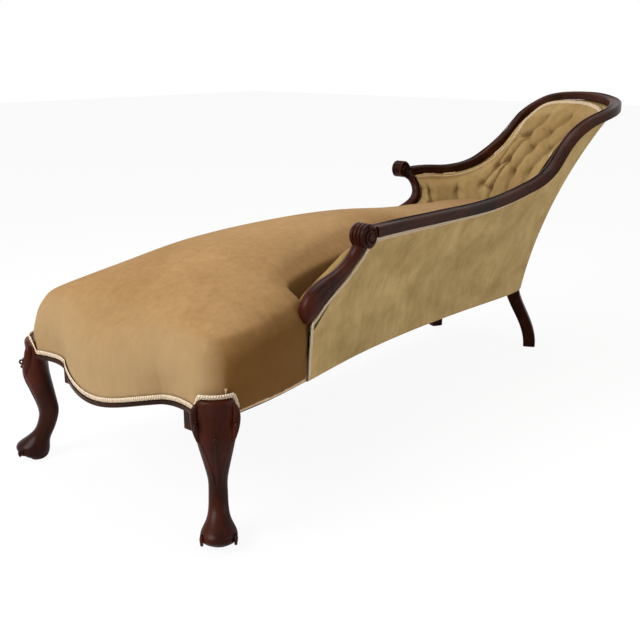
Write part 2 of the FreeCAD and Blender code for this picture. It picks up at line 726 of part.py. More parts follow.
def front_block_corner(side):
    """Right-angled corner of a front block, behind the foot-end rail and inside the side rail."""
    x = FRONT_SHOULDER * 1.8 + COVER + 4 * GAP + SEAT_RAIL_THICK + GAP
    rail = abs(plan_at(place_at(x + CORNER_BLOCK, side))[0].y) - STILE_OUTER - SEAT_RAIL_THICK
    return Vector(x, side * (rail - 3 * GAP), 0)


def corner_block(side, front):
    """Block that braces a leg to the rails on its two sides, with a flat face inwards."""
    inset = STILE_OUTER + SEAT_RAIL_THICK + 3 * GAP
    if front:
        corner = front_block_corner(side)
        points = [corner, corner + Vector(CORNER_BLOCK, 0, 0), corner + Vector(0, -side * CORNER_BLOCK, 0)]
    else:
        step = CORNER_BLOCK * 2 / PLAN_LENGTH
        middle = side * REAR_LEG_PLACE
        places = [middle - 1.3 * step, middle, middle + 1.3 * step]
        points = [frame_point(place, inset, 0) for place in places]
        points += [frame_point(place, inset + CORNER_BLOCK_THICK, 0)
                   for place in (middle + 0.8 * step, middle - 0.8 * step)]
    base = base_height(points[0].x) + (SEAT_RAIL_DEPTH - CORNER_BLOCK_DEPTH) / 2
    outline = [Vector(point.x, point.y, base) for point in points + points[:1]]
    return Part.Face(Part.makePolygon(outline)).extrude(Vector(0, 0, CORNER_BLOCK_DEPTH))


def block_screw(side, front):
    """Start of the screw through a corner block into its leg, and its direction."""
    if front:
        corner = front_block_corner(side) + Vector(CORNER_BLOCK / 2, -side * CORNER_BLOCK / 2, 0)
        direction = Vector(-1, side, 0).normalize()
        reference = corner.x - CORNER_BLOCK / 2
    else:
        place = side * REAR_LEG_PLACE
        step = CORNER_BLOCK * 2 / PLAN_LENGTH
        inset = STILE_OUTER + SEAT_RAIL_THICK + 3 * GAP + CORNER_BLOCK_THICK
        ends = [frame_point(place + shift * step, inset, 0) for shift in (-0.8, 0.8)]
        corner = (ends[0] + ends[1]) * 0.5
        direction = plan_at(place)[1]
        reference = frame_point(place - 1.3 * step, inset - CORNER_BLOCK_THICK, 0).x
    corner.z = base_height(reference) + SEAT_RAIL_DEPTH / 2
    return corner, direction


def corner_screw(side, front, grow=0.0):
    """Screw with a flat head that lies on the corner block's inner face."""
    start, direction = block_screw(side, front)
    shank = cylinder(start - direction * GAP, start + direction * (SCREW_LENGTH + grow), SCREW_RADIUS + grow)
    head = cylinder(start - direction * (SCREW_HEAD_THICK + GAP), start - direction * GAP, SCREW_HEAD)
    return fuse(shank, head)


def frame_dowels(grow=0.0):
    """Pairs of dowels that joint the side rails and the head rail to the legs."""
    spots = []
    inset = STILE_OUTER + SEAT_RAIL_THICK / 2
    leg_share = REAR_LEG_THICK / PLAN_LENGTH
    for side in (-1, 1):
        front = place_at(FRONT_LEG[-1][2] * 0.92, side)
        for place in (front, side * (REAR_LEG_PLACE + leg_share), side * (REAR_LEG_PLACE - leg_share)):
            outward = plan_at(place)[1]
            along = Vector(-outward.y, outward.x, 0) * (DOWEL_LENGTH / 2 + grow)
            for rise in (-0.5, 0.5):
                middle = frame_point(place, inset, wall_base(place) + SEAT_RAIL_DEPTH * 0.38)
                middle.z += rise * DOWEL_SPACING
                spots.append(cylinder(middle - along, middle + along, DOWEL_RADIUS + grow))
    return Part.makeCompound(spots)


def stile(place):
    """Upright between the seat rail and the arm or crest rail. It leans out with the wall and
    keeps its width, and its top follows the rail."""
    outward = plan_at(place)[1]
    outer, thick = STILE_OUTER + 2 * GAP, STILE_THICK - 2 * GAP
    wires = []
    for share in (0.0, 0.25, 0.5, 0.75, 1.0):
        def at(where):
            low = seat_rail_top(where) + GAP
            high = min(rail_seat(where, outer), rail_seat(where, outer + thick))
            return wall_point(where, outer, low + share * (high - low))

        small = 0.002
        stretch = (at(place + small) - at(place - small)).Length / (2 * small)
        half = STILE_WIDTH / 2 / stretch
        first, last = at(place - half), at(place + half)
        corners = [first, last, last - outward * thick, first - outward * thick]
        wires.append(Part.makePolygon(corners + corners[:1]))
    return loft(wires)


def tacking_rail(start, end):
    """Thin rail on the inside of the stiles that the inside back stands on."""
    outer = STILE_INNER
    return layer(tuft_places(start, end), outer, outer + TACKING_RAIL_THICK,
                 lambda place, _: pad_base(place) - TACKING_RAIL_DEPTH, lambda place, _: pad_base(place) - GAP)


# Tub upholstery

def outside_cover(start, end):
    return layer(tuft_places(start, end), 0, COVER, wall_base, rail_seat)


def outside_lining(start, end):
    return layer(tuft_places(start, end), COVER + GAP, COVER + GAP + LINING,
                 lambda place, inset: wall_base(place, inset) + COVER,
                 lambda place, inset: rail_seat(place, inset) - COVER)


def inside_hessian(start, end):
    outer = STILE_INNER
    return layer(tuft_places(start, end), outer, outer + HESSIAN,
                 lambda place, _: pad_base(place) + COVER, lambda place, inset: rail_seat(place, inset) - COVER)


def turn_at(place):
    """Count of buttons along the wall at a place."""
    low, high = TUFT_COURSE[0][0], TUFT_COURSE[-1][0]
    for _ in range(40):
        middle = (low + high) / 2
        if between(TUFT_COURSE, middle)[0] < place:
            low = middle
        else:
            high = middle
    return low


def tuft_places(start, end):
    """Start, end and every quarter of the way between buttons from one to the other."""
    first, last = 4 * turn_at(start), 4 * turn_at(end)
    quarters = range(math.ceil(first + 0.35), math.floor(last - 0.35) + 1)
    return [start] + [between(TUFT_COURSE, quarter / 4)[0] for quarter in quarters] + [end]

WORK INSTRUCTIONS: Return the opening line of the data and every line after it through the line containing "return Vector(x, side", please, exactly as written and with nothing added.

SOLUTION TO THIS EXERCISE:
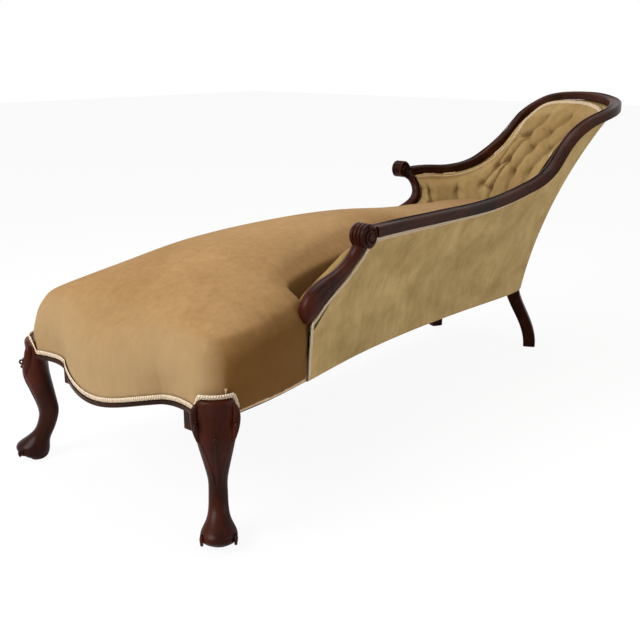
Write part 2 of the FreeCAD and Blender code for this picture. It picks up at line 726 of part.py. More parts follow.
def front_block_corner(side):
    """Right-angled corner of a front block, behind the foot-end rail and inside the side rail."""
    x = FRONT_SHOULDER * 1.8 + COVER + 4 * GAP + SEAT_RAIL_THICK + GAP
    rail = abs(plan_at(place_at(x + CORNER_BLOCK, side))[0].y) - STILE_OUTER - SEAT_RAIL_THICK
    return Vector(x, side * (rail - 3 * GAP), 0)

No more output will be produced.